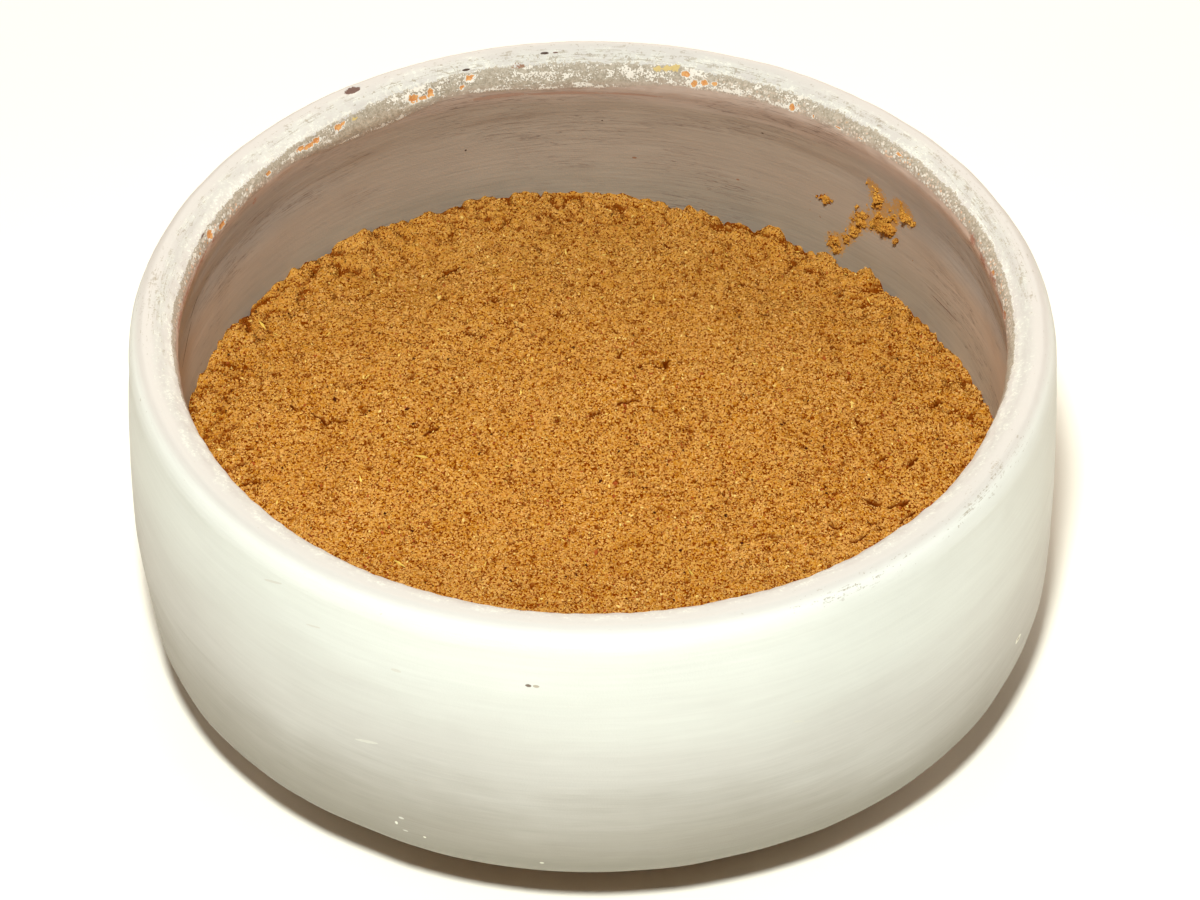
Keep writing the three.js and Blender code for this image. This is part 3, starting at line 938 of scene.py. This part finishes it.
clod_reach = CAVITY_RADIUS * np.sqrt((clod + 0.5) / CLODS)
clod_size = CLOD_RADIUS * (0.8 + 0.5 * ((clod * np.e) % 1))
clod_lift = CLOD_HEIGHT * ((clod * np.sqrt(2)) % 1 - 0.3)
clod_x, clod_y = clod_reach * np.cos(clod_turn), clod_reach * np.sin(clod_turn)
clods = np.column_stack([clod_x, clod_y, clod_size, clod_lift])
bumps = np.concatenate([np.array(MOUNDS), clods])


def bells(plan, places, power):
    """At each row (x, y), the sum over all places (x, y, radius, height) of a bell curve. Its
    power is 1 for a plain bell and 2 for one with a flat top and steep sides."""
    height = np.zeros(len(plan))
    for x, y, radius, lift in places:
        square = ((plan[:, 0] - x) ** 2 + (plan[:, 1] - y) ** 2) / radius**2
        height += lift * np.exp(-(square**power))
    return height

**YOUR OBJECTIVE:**
Copy out every line of the data above, exactly as given.

**TASK RESPONSE:**
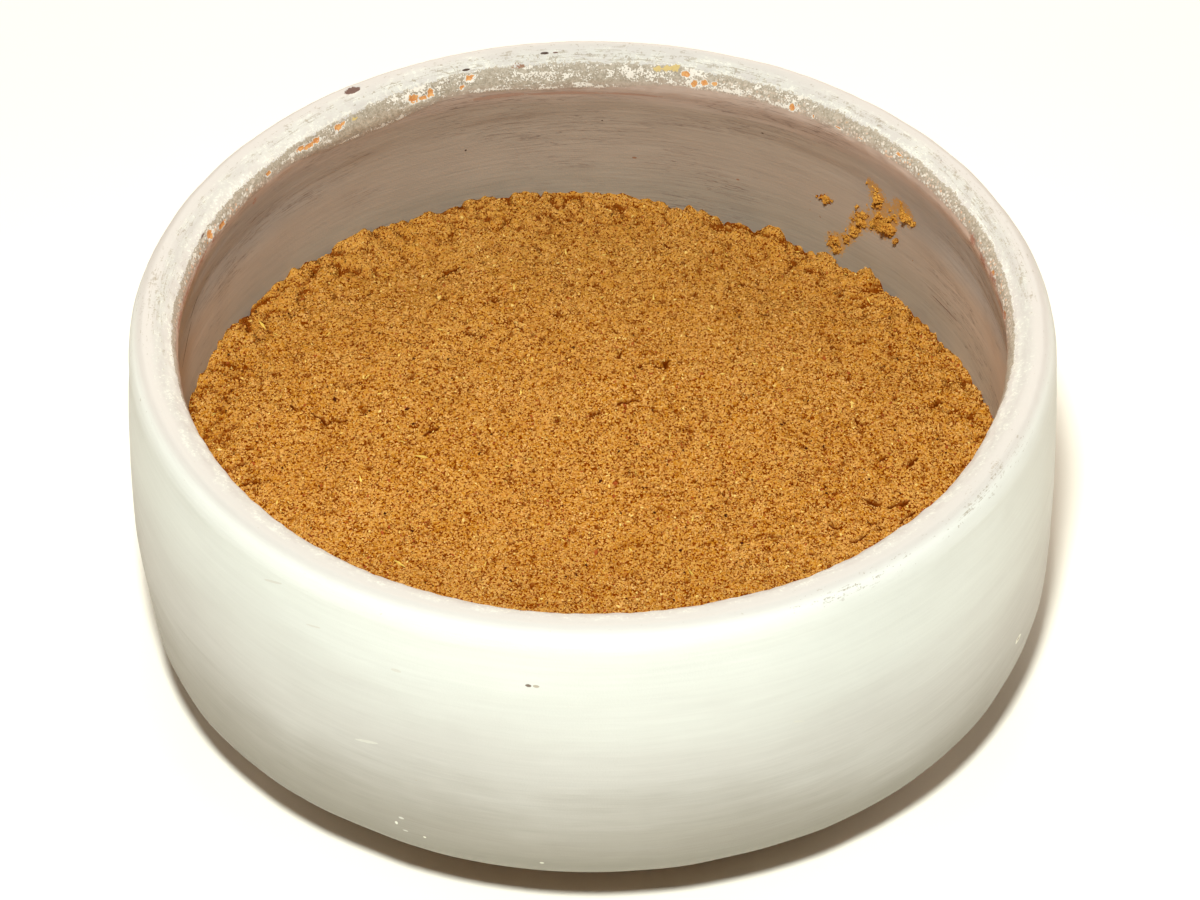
Keep writing the three.js and Blender code for this image. This is part 3, starting at line 938 of scene.py. This part finishes it.
clod_reach = CAVITY_RADIUS * np.sqrt((clod + 0.5) / CLODS)
clod_size = CLOD_RADIUS * (0.8 + 0.5 * ((clod * np.e) % 1))
clod_lift = CLOD_HEIGHT * ((clod * np.sqrt(2)) % 1 - 0.3)
clod_x, clod_y = clod_reach * np.cos(clod_turn), clod_reach * np.sin(clod_turn)
clods = np.column_stack([clod_x, clod_y, clod_size, clod_lift])
bumps = np.concatenate([np.array(MOUNDS), clods])


def bells(plan, places, power):
    """At each row (x, y), the sum over all places (x, y, radius, height) of a bell curve. Its
    power is 1 for a plain bell and 2 for one with a flat top and steep sides."""
    height = np.zeros(len(plan))
    for x, y, radius, lift in places:
        square = ((plan[:, 0] - x) ** 2 + (plan[:, 1] - y) ** 2) / radius**2
        height += lift * np.exp(-(square**power))
    return height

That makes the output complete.